With the CD hitting stores this week, and a movie deal and eventual productions in other cities in the works, Mitchell finds himself as the CEO of an industry, Hedwig Inc. "It's scary. I don't want my life to be consumed by it. I could manage for the next 10 years to do nothing else. I want to avoid that. There's no danger of me micromanaging it because I'd be really bored by that. I try to focus on the next interesting thing to me, which is writing the film and directing it if I feel so inclined." He'd also star, along with Cheater and Shor.

Oddly, the one stop not on Hedwig's path toward world domination is Broadway. Says Mitchell, "Broadway was just never one we thought of because of the state of Broadway and the ticket prices and the tourists. We didn't think we'd have a sympathetic foundation of audience. We do have tourists who come to the show from Middle America, but we also have a core audience who get it or who have seen the show before and who can prime those other people. But I'm terrified of the idea of a purely uncomprehending audience seeing the play and not laughing."

Says Trask, "If we were actually writing for Broadway, there are a lot of rules, and you can't really vary from them because there's so much money involved. If you follow the rules, the likelihood that you're going to end up with a collection of songs you could sell as a regular pop-rock album is about nil. By operating in a world that didn't force us to conform to its rules, we were able to make something that would actually cross over to film better than, say, a Broadway show. The natural next step is an album and a movie because that's what we were writing in our heads."

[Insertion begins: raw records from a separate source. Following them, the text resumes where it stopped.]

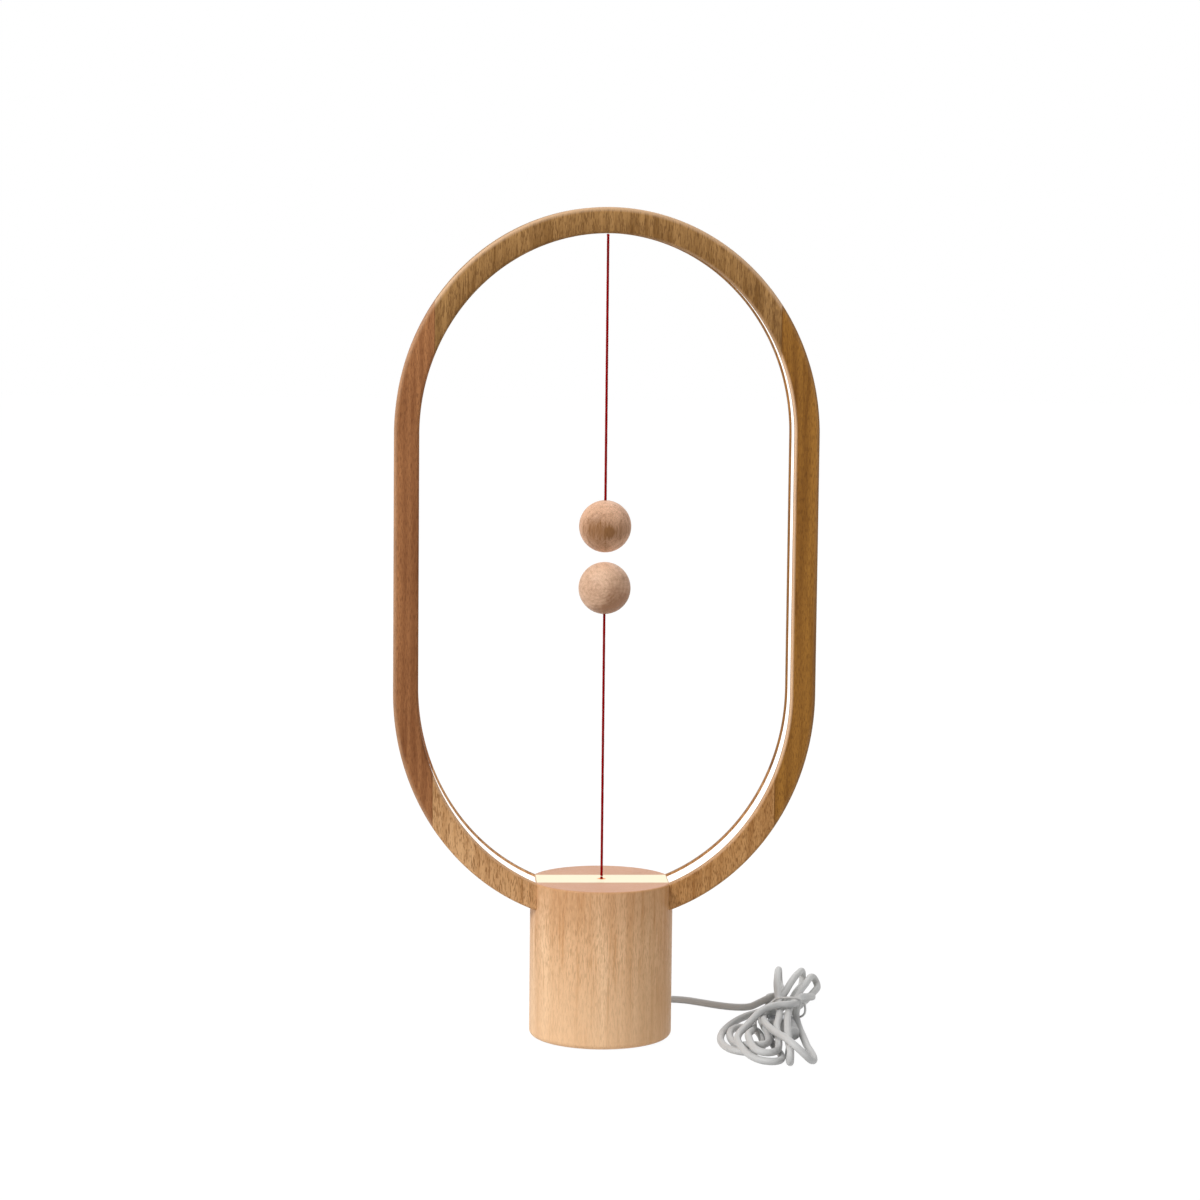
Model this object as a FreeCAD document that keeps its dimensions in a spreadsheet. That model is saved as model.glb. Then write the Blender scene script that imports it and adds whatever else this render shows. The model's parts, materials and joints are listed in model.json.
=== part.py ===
import FreeCAD, Part
import math
import os
import Sketcher

# Balance lamp: an upright oval wooden ring lit from its inner face, a round wooden base, and two
# magnetic wooden balls on red threads.  Lifting the lower ball to the upper one pulls a small switch
# in the base.  Millimetres, +Z up, +Y to the back, origin in the middle of the base's underside.

Vector = FreeCAD.Vector
Rotation = FreeCAD.Rotation
doc = FreeCAD.newDocument("balance_lamp")
sheet = doc.addObject("Spreadsheet::Sheet", "Sizes")

SIZES = {
    # the ring
    "lamp_height": 400.0,
    "ring_width": 202.0,
    "ring_depth": 27.0,
    "ring_wall": 12.0,            # at the straight sides
    "ring_crown": 12.35,          # at the top of the arch
    "top_arch_extra": 6.6,        # how much taller each arch is than half a circle
    "bottom_arch_extra": 9.8,
    "ring_edge": 1.5,             # rounding of the long edges
    "side_board": 19.0,           # width of the upright side boards
    "tenon_depth": 12.5,          # how far the ring's ends reach into the base
    "channel_width": 20.0,
    "channel_depth": 6.0,
    "diffuser_thickness": 2.0,
    "diffuser_recess": 1.0,       # the milky strip lies this deep in its channel
    "diffuser_gap": 0.2,
    "strip_width": 10.0,
    "strip_inset": 3.0,           # from the end of the milky strip to the LED strip
    "strip_thickness": 0.5,
    "chip_long": 3.5,
    "chip_wide": 2.8,
    "chip_tall": 0.8,
    "chip_pitch": 16.0,
    # the base
    "base_radius": 34.5,
    "base_height": 77.0,
    "base_top_edge": 1.0,
    "base_foot_edge": 2.5,
    "base_lift": 0.5,             # the wood clears the surface by this much
    "base_wall": 9.5,             # wood around the cavity
    "recess_wall": 4.5,           # wood around the recess for the cover and the foot pad
    "cavity_ceiling": 56.0,
    "pad_thickness": 1.5,
    "cover_thickness": 2.5,
    "lamp_strip_margin": 2.5,     # from the end of the base's lit strip to the rim
    "lamp_strip_thickness": 2.5,
    "lamp_slot_width": 12.0,
    "lamp_slot_depth": 3.5,
    "lamp_slot_inset": 2.0,
    "lamp_board_thickness": 1.0,
    "lamp_board_inset": 8.0,      # from the end of the lit strip to its board
    "wire_radius": 0.7,
    "wire_hole_radius": 2.0,
    "wire_inset": 3.0,            # from the ring's ends to the wires beside them
    "ballast_height": 16.0,
    "ballast_bore": 9.0,
    "ballast_slot": 8.0,
    "spacer_height": 4.0,
    "spacer_radius": 2.5,
    "spacer_inset": 7.0,          # from the cavity's wall to the board's screws
    "board_gap": 1.0,
    "board_thickness": 1.6,
    "socket_height": 4.0,
    "screw_radius": 1.3,
    "screw_head_radius": 2.2,
    "screw_head_height": 1.3,
    "screw_clearance": 0.2,
    "cover_screw_inset": 2.0,     # from the cavity's wall out to the cover's screws
    "cover_screw_length": 9.0,
    "board_screw_length": 10.6,
    "bracket_screw_length": 8.0,
    "pilot_depth": 8.0,
    # the pull switch
    "bracket_thickness": 2.0,
    "bracket_gap": 1.8,           # from the bracket's ends to the wires beside it
    "bracket_width": 14.0,
    "bracket_screw_inset": 5.2,
    "tab_thickness": 1.5,
    "tab_width": 10.0,
    "guide_radius": 3.8,
    "guide_length": 12.0,
    "slider_radius": 2.0,
    "slider_clearance": 0.06,
    "slider_relief": 0.4,         # extra room round the slider in the wood above its guide
    "slider_travel": 1.2,
    "slider_headroom": 3.0,       # below the slot for the lit strip's board
    "flange_radius": 4.5,
    "flange_thickness": 1.5,
    "flange_base": 37.0,
    "lever_thickness": 0.5,
    "lever_width": 3.4,
    "lever_tip": 2.0,             # from the slider's axis to the lever's free end
    "lever_gap": 0.15,
    "lever_boss_radius": 1.0,
    "lever_hinge_inset": 2.7,     # from the bracket's end to the hinge
    "lever_hinge_drop": 0.95,     # from the lever's face down to its hinge
    "lever_pin_radius": 0.5,
    "moving_clearance": 0.06,
    "ear_thickness": 1.1,
    "ear_gap": 0.2,
    "switch_body_height": 4.5,
    "switch_body_width": 6.0,
    "switch_body_length": 12.7,
    "switch_body_gap": 2.05,
    "button_radius": 0.8,
    "button_reach": 5.0,          # from the hinge to the button
    "button_seat": 0.9,           # how deep the button starts in its well
    "spring_wire_radius": 0.25,
    "spring_radius": 3.0,
    # balls and threads
    "ball_radius": 12.5,
    "ball_gap": 4.7,
    "ball_rise": 1.05,            # the gap lies this far above the middle of the opening
    "thread_radius": 0.62,
    "thread_clearance": 0.3,
    "thread_hole_gap": 0.5,
    "knot_radius": 0.9,
    "knot_gap": 0.15,
    "upper_pivot_drop": 0.95,
    "lower_pivot_lift": 2.0,
    "thread_seat": 6.0,           # length of thread inside a ball
    "magnet_radius": 5.0,
    "magnet_thickness": 5.0,
    "magnet_cover": 2.0,          # wood between the magnet and the ball's pole
    "magnet_clearance": 0.15,
    "anchor_radius": 1.5,
    "anchor_rim": 1.2,
    "anchor_head_height": 1.6,
    "anchor_hole_reach": 4.0,     # above the channel's floor
    "anchor_shank_length": 3.7,
    # the cord
    "cord_radius": 1.75,
    "cord_exit_height": 8.0,
    "relief_length": 9.5,
    "relief_radius": 2.9,
    "relief_collar": 1.2,
    "relief_tip_wall": 0.6,
    "crimp_length": 5.0,
    "crimp_wall": 0.4,
    "plug_grip_width": 13.0,
    "plug_grip_length": 20.0,
    "plug_grip_height": 6.8,
    "plug_grip_edge": 1.8,
    "plug_shell_width": 12.0,
    "plug_shell_length": 12.0,
    "plug_shell_height": 4.5,
    "plug_shell_wall": 0.35,
    "plug_tongue_height": 1.8,
    "fit_gap": 0.05,
}


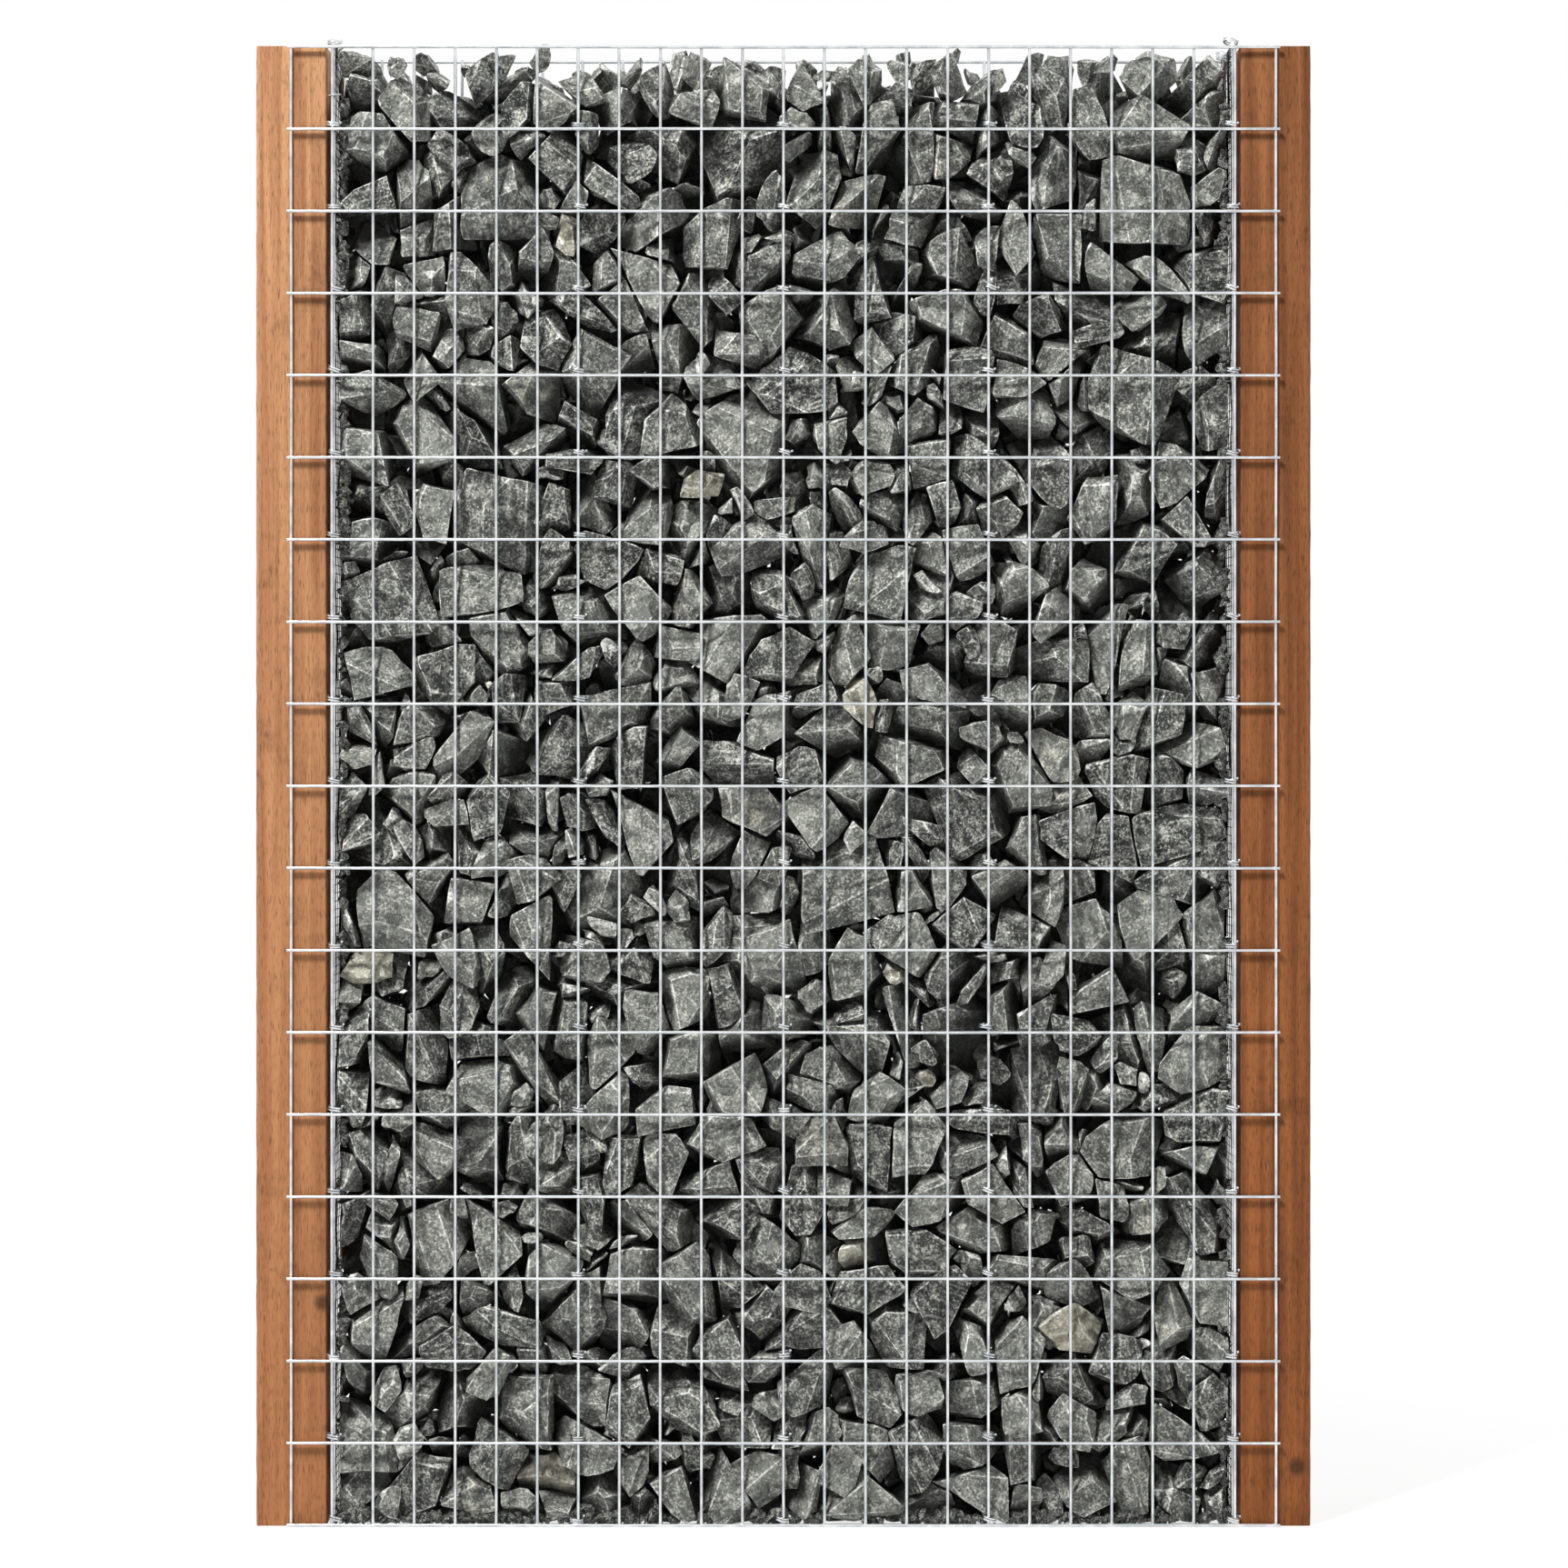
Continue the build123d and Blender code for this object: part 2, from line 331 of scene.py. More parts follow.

Meanwhile, Hedwig is still drawing crowds of repeat visitors, newcomers, and all manner of celebrities, from Glenn Close to Bea Arthur to David Bowie. Of Bowie, Trask says, "I heard he loved it. I heard as recently as December, he was unaware that we'd become successful, and he was still interested in purchasing it."

One can imagine Bowie's kicking himself for missing out on that opportunity, or for not having written "Midnight Radio" himself.

Trask laughs. "Can you put that in the article?"